Your algorithm is wrong in the detail of finding a local maximum after $m$ as pointed out in the comments.

Divide-and-conquer can be used to solve this problem. If such $i_1,i_2,i_3$ exist, there are four cases:

1. $i_1,i_2,i_3\le n/2$, or
2. $i_1,i_2\le n/2$ and $i_3>n/2$, or
3. $i_1\le n/2$ and $i_2,i_3>n/2$, or
4. $i_1,i_2,i_3> n/2$.

Cases 1 and 4 can be checked by solving the sub-problems on $(x_1,\ldots,x_{n/2})$ and $(x_{n/2+1},\ldots,x_n)$. For other cases, numbers less than $\min_{i\le n/2} x_i$ are useless, so we can filter them in $O(n)$ time first. In the following analysis, we assume all numbers are no less than $\min_{i\le n/2} x_i$.

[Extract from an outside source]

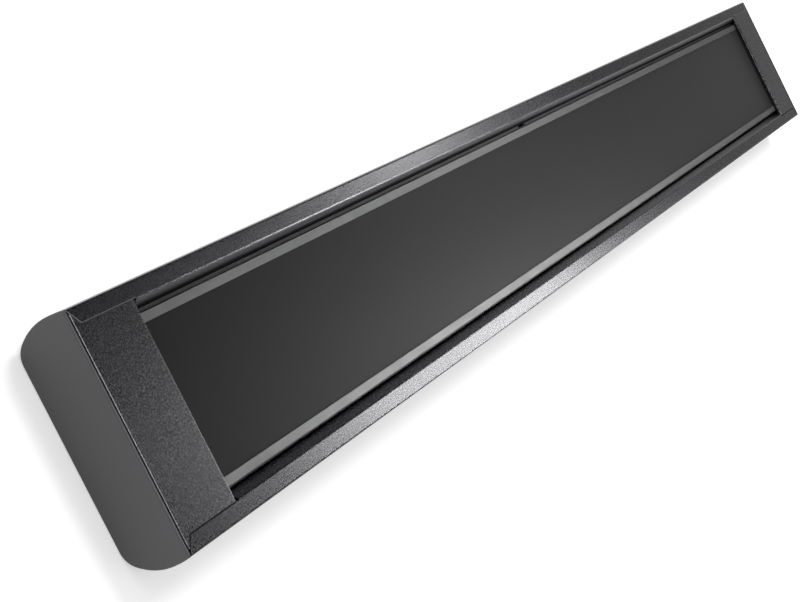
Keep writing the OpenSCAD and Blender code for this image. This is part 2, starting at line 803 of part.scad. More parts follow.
module lead_eyes() {
    color([0.78, 0.77, 0.74]) {
        for (y = [-leg_outer, leg_outer])
            translate([link_x, y, element_z]) rotate([90, 0, 90]) lead_eye(pin_d);
        translate([earth_x, earth_y, sheet_t + earth_nut_t]) lead_eye(earth_d);
    }
}

// Smooth curve through a list of points
function unit(v) = v / norm(v);
function smooth(points) = [
    for (i = [0 : len(points) - 2], k = [0 : route_steps - 1])
        let (
            a = points[max(i - 1, 0)],
            b = points[i],
            c = points[i + 1],
            d = points[min(i + 2, len(points) - 1)],
            t = k / route_steps
        )
        b + 0.5 * t * (c - a + t * (2 * a - 5 * b + 4 * c - d + t * (3 * b - a - 3 * c + d))),
    points[len(points) - 1]
];

// Swept tube through a list of points, with square ends
module tube(points, d) {
    count = len(points);
    rings = [
        for (i = [0 : count - 1])
            let (
                ahead = unit(points[min(i + 1, count - 1)] - points[max(i - 1, 0)]),
                side = unit(cross(ahead, abs(ahead[2]) < 0.9 ? [0, 0, 1] : [0, 1, 0])),
                up = cross(side, ahead)
            )
            for (k = [0 : tube_sides - 1])
                points[i] + d / 2 * (side * cos(k * 360 / tube_sides) + up * sin(k * 360 / tube_sides))
    ];
    walls = [
        for (i = [0 : count - 2], k = [0 : tube_sides - 1])
            let (n = (k + 1) % tube_sides, a = i * tube_sides, b = a + tube_sides)
            each [[a + k, b + k, b + n], [a + k, b + n, a + n]]
    ];
    start = [for (k = [1 : tube_sides - 2]) [0, k, k + 1]];
    last = (count - 1) * tube_sides;
    end = [for (k = [1 : tube_sides - 2]) [last, last + k + 1, last + k]];
    polyhedron(points = rings, faces = concat(walls, start, end));
}

// Start of a lead in one way of the terminal block, and end of a lead at a terminal, both straight
function from_way(i, turn) = [
    for (reach = [-4, 0.5, 3]) [block_x + turn * (block_width / 2 + reach), way_y(i), way_z]
];
function to_terminal(place, direction) = [for (back = [5, 2, 0]) place - (back + lead_end_gap) * direction];

// Leads from the terminal block to the cut-out, the link, the outer pins and the earth stud
module internal_leads() {
    in_x = block_x - block_width / 2;
    out_x = block_x + block_width / 2;
    spade_x = cutout_x + cutout_height + spade_length - lead_d / 2;
    eye_x = link_x + link_t / 2;
    eye_low = element_z - eye_tail;
    floor_z = sheet_t + lead_d / 2 + slip;
    earth_eye = [earth_x, earth_y - eye_tail, sheet_t + earth_nut_t + link_t / 2];
    up = [0, 0, 1];
    routes = [
        concat(
            from_way(2, -1),
            [[in_x - 6, -spade_pitch / 2 - 2, way_z + 3]],
            to_terminal([spade_x, -spade_pitch / 2, cutout_z - spade_width / 2], up)
        ),
        concat(
            backwards(to_terminal([spade_x, spade_pitch / 2, cutout_z + spade_width / 2], -up)),
            [[eye_x, spade_pitch / 2, element_z - eye_r(pin_d) - lead_end_gap]]
        ),
        concat(
            from_way(1, -1),
            [[in_x - 7, -block_y - way_pitch, way_z + 4], [in_x - 4, 6 - leg_outer, way_z + 9]],
            to_terminal([eye_x, -leg_outer, eye_low], up)
        ),
        concat(
            from_way(1, 1),
            [
                [out_x + 7, -block_y + 8, way_z], [out_x + 8, 4, way_z],
                [out_x + 5, earth_y - 4, way_z], [out_x - 2, leg_outer - 6, way_z + 4]
            ],
            to_terminal([eye_x, leg_outer, eye_low], up)
        ),
        concat(
            from_way(0, 1),
            [
                [out_x + 4, way_y(0) + 6, way_z - 3], [out_x + 3, -block_y + 10, floor_z],
                [out_x + 1, 0, floor_z], [earth_x + 2, earth_y - eye_tail - 10, floor_z]
            ],
            to_terminal(earth_eye, [0, 1, 0])
        )
    ];
    color([0.75, 0.72, 0.66]) for (route = routes) tube(smooth(route), lead_d);
}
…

For case 3, $i_1$ can be adjusted to $\arg\min_{i\le n/2} x_i$, then $i_2$ and $i_3$ exist if and only if $x_{n/2+1}<\cdots<x_{n/2}$ does not hold. Therefore we can also check this case in $O(n)$ time.

For case 2, since we have passed case 3, we can assume $x_{n/2+1}<\cdots<x_{n/2}$. Let $r_1=n/2$, and $r_{i+1}$ be the largest index smaller than $r_i$ such that $x_{r_{i+1}}>x_{r_i}$. Similarly let $l_1=1$, and $l_{i+1}$ be the smallest index larger than $l_i$ such that $x_{l_{i+1}}<x_{l_i}$. We mark each element with which sequence its index belongs to. This can be done in $O(n)$ time and space. Easy to see $i_1$ and $i_2$ can be adjusted to $l_s$ and $r_t$ respectively for some $s$ and $t$. Furthermore, we can adjust them such that no $l_j$ or $r_j$ lies between $l_s$ and $r_t$. So we can scan from $x_1$ to $x_{n/2}$ once to get all possible $(i_1,i_2)$ pairs in $O(n)$ time.

For example, suppose $(x_1,\ldots,x_{n/2})=(40,60,30,10,50,20)$, then $\{r_i\}$: $6,5,2$, and $\{l_i\}$: $1,3,4$. We mark these elements as $40_l,60_r,30_l,10_l,50_r,20_r$. Possible $(i_1,i_2)$ pairs are $(40,60)$ and $(10,50)$.

Every possible $(i_1,i_2)$ pair is an open interval. We need to determine whether any of $x_{n/2+1},\ldots,x_n$ falls into these intervals. Note $x_{n/2+1},\ldots,x_n$ are sorted and so are these intervals, we can determine it in $O(n)$ time.

Now checking for case 2 and 3 costs $O(n)$ time and space, so this algorithm costs $O(n\log n)$ time and space in total.